WRITTEN EXERCISE: Starting at the line that has "if place < 0" and stopping after the line that has "if empty is", reproduce the listing below exactly; omit everything else.

DATA LINES:
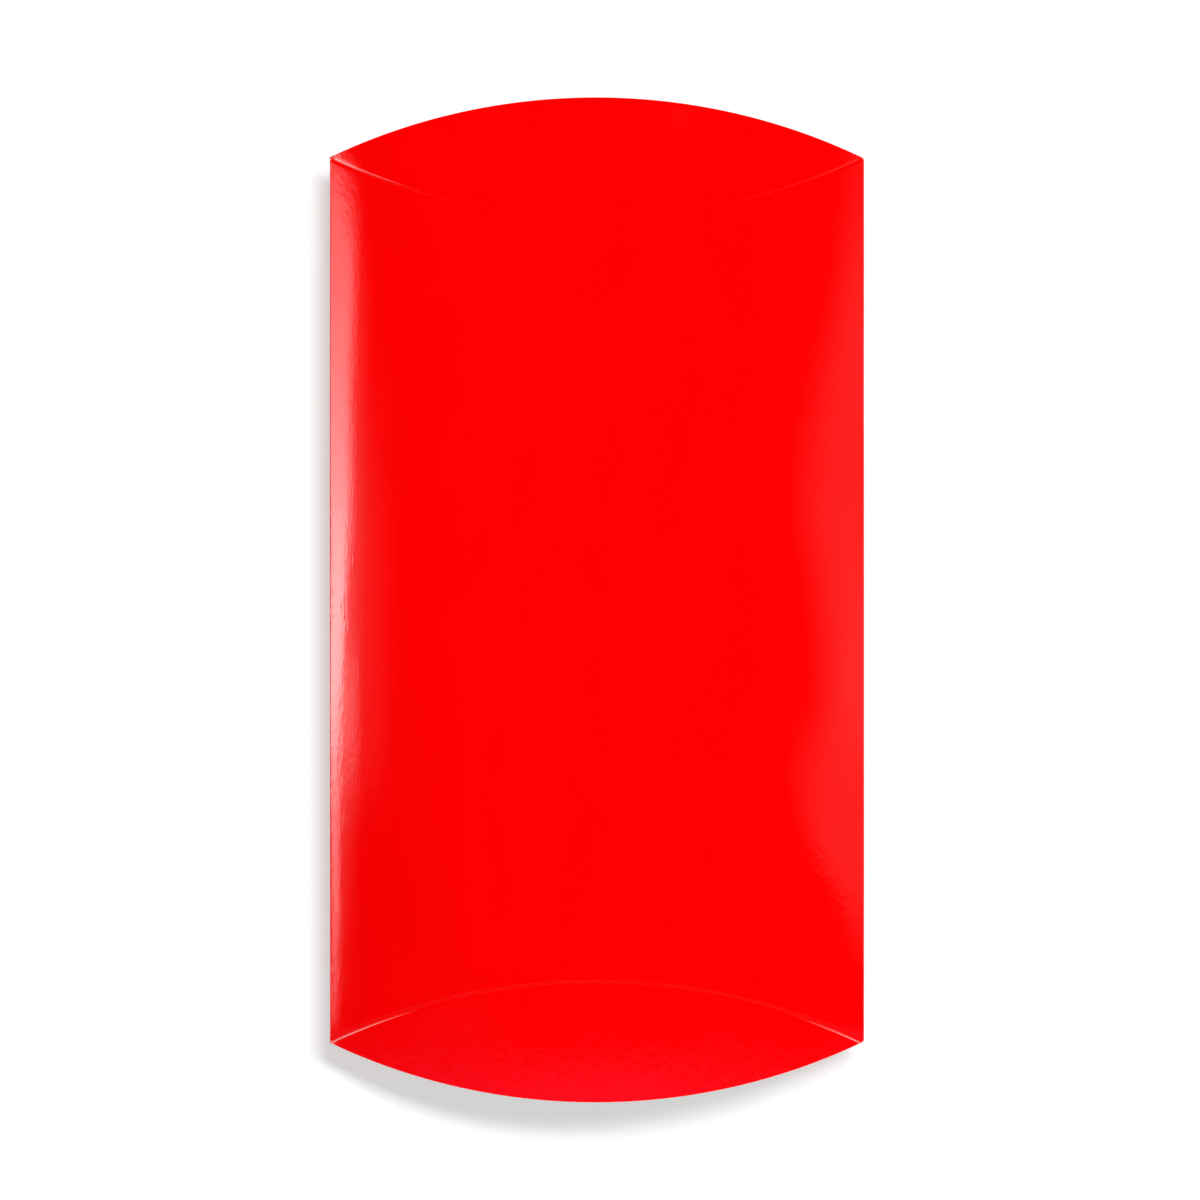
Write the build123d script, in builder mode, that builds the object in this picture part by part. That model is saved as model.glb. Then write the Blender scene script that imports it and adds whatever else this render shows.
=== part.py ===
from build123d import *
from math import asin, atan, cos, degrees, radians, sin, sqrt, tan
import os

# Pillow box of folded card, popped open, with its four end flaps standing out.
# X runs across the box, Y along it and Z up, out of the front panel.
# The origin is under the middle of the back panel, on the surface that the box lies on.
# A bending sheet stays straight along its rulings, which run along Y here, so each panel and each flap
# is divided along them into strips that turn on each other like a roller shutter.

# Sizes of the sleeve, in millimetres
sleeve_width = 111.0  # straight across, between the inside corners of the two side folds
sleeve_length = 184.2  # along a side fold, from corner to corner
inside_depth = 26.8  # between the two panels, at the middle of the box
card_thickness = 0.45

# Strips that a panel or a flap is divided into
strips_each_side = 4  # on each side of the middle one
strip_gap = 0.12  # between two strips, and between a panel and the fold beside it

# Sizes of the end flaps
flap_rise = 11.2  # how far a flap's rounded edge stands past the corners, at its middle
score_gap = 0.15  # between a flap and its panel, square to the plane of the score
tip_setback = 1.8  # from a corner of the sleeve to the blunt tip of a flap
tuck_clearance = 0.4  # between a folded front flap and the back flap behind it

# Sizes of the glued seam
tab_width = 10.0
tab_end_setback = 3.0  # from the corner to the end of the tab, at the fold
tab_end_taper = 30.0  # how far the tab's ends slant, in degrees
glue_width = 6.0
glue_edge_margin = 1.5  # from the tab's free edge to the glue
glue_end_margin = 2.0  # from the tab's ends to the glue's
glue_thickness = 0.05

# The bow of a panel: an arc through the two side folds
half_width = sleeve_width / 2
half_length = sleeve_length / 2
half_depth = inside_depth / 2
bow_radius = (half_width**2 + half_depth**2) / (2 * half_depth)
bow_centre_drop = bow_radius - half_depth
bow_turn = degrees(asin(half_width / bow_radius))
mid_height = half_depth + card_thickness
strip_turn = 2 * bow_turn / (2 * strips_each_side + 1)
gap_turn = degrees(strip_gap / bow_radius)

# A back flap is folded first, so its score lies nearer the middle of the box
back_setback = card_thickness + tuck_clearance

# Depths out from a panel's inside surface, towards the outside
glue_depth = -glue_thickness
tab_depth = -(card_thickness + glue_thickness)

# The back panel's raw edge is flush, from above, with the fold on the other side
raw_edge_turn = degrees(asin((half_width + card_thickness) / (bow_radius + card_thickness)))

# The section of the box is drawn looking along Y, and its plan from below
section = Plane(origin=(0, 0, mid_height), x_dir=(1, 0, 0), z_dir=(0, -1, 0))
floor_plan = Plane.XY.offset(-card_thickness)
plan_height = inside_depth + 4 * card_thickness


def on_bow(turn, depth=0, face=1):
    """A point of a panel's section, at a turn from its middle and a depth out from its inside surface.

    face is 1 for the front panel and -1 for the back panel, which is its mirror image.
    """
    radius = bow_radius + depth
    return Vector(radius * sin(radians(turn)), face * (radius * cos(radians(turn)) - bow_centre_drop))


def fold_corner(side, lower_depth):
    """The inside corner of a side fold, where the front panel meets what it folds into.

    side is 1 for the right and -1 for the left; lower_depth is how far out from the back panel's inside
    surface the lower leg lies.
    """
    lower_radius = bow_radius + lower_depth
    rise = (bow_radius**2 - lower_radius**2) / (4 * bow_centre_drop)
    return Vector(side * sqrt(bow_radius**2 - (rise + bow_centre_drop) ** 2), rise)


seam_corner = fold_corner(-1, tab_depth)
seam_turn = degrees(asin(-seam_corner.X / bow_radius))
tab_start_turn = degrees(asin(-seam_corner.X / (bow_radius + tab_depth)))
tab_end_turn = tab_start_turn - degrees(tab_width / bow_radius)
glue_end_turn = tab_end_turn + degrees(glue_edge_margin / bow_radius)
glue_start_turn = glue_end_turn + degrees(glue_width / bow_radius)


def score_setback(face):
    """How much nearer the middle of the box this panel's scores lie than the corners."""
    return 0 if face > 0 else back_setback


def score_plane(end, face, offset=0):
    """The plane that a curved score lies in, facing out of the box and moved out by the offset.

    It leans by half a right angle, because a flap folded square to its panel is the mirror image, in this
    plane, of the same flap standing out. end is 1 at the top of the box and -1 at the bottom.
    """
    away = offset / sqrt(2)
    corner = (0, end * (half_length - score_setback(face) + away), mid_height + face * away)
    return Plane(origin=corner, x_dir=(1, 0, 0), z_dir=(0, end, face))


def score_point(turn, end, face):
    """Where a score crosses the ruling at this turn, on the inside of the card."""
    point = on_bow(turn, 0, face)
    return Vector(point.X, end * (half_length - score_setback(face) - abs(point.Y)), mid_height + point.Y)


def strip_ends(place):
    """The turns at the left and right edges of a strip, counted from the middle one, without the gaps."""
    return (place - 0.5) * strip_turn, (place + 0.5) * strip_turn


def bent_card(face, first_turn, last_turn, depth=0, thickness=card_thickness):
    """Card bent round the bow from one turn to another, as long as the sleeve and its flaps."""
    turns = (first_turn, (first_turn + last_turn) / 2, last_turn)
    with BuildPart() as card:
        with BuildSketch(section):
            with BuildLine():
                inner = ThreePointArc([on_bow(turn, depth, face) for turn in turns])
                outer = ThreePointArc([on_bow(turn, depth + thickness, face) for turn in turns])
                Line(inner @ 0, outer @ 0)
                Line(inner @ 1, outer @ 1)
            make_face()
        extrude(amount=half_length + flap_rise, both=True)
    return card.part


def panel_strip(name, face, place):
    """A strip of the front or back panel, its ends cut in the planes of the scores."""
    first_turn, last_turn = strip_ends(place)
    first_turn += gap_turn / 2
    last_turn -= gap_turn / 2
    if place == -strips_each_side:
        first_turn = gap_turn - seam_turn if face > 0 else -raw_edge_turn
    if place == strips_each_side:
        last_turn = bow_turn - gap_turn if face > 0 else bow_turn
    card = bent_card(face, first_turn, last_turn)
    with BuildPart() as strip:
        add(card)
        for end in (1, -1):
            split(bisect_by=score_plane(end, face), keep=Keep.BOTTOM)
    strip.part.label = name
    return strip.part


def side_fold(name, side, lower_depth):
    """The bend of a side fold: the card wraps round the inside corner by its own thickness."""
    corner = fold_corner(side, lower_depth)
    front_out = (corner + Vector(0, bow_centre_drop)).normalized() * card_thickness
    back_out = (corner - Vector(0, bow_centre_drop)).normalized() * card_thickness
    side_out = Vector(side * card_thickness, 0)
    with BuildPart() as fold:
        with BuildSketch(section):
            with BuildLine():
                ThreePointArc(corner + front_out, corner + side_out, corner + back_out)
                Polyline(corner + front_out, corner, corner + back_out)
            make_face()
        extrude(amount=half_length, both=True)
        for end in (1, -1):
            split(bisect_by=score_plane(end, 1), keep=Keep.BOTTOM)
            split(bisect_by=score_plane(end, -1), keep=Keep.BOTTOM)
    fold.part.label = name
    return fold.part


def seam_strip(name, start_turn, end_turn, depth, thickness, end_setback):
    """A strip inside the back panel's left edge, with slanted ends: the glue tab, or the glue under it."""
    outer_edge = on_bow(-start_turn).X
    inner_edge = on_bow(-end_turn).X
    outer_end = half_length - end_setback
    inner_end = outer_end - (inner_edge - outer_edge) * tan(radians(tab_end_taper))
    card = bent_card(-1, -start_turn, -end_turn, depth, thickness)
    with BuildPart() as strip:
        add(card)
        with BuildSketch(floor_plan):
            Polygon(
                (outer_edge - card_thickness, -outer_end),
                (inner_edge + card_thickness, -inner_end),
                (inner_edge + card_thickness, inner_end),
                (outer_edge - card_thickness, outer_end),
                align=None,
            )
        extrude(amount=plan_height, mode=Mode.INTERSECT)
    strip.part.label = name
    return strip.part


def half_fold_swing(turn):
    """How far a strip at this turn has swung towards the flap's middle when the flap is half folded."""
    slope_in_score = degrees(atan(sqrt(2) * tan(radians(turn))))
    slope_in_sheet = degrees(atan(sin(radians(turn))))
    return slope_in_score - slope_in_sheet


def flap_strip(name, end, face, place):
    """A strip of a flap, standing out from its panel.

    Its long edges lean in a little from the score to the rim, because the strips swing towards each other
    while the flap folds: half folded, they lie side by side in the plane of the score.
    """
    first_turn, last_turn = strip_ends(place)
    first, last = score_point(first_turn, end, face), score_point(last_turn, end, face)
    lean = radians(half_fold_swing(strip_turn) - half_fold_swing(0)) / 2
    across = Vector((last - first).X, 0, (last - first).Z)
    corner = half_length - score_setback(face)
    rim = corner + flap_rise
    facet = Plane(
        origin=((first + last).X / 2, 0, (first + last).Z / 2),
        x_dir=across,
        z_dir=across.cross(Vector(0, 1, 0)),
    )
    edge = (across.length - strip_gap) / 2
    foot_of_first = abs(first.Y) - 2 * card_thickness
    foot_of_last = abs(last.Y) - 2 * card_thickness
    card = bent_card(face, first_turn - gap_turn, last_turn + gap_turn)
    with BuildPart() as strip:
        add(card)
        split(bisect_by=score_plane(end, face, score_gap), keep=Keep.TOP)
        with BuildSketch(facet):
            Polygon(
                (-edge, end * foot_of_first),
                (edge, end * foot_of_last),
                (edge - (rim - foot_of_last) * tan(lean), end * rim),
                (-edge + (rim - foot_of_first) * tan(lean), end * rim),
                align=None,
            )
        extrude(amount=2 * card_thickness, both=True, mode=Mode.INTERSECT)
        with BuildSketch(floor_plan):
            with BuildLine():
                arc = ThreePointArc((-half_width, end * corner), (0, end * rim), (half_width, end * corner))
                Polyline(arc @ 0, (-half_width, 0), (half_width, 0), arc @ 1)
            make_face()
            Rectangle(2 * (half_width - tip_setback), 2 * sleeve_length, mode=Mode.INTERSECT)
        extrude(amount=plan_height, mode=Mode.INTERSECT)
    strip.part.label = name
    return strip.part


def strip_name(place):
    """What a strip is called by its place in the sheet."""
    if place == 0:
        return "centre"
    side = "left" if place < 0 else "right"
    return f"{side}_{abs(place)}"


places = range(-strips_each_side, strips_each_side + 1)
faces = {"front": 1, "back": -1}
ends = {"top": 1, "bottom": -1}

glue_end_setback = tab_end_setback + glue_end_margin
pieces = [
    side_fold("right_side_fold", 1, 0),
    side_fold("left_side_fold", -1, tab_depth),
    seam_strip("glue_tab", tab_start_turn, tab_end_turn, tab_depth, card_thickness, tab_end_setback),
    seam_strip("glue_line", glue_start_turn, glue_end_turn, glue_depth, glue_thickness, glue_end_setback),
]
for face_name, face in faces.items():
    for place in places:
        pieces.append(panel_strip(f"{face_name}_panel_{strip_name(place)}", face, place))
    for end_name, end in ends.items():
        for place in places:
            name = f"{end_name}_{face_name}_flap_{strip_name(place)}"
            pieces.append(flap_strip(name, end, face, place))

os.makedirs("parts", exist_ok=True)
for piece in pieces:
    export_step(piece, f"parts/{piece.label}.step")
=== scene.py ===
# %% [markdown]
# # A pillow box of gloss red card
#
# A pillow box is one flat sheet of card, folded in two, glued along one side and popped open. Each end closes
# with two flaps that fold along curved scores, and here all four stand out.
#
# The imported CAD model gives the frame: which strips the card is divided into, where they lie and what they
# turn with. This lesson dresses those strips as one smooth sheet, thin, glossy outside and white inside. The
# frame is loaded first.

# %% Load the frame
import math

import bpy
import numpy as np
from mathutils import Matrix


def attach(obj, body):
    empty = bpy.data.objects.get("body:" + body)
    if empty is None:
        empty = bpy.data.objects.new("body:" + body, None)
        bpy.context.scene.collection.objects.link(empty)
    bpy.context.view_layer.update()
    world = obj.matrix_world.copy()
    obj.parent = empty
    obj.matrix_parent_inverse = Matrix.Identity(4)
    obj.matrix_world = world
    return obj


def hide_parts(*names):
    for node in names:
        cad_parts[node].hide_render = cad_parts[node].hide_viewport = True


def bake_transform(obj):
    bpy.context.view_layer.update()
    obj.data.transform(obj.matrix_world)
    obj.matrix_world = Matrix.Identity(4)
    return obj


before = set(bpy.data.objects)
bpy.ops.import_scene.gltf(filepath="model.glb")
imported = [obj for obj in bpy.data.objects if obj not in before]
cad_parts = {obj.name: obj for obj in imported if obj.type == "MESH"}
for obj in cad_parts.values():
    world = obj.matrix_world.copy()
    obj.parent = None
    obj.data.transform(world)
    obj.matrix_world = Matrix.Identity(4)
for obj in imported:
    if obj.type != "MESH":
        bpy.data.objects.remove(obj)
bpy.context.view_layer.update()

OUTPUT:
    side = "left" if place < 0 else "right"
    return f"{side}_{abs(place)}"


places = range(-strips_each_side, strips_each_side + 1)
faces = {"front": 1, "back": -1}
ends = {"top": 1, "bottom": -1}

glue_end_setback = tab_end_setback + glue_end_margin
pieces = [
    side_fold("right_side_fold", 1, 0),
    side_fold("left_side_fold", -1, tab_depth),
    seam_strip("glue_tab", tab_start_turn, tab_end_turn, tab_depth, card_thickness, tab_end_setback),
    seam_strip("glue_line", glue_start_turn, glue_end_turn, glue_depth, glue_thickness, glue_end_setback),
]
for face_name, face in faces.items():
    for place in places:
        pieces.append(panel_strip(f"{face_name}_panel_{strip_name(place)}", face, place))
    for end_name, end in ends.items():
        for place in places:
            name = f"{end_name}_{face_name}_flap_{strip_name(place)}"
            pieces.append(flap_strip(name, end, face, place))

os.makedirs("parts", exist_ok=True)
for piece in pieces:
    export_step(piece, f"parts/{piece.label}.step")
=== scene.py ===
# %% [markdown]
# # A pillow box of gloss red card
#
# A pillow box is one flat sheet of card, folded in two, glued along one side and popped open. Each end closes
# with two flaps that fold along curved scores, and here all four stand out.
#
# The imported CAD model gives the frame: which strips the card is divided into, where they lie and what they
# turn with. This lesson dresses those strips as one smooth sheet, thin, glossy outside and white inside. The
# frame is loaded first.

# %% Load the frame
import math

import bpy
import numpy as np
from mathutils import Matrix


def attach(obj, body):
    empty = bpy.data.objects.get("body:" + body)
    if empty is None:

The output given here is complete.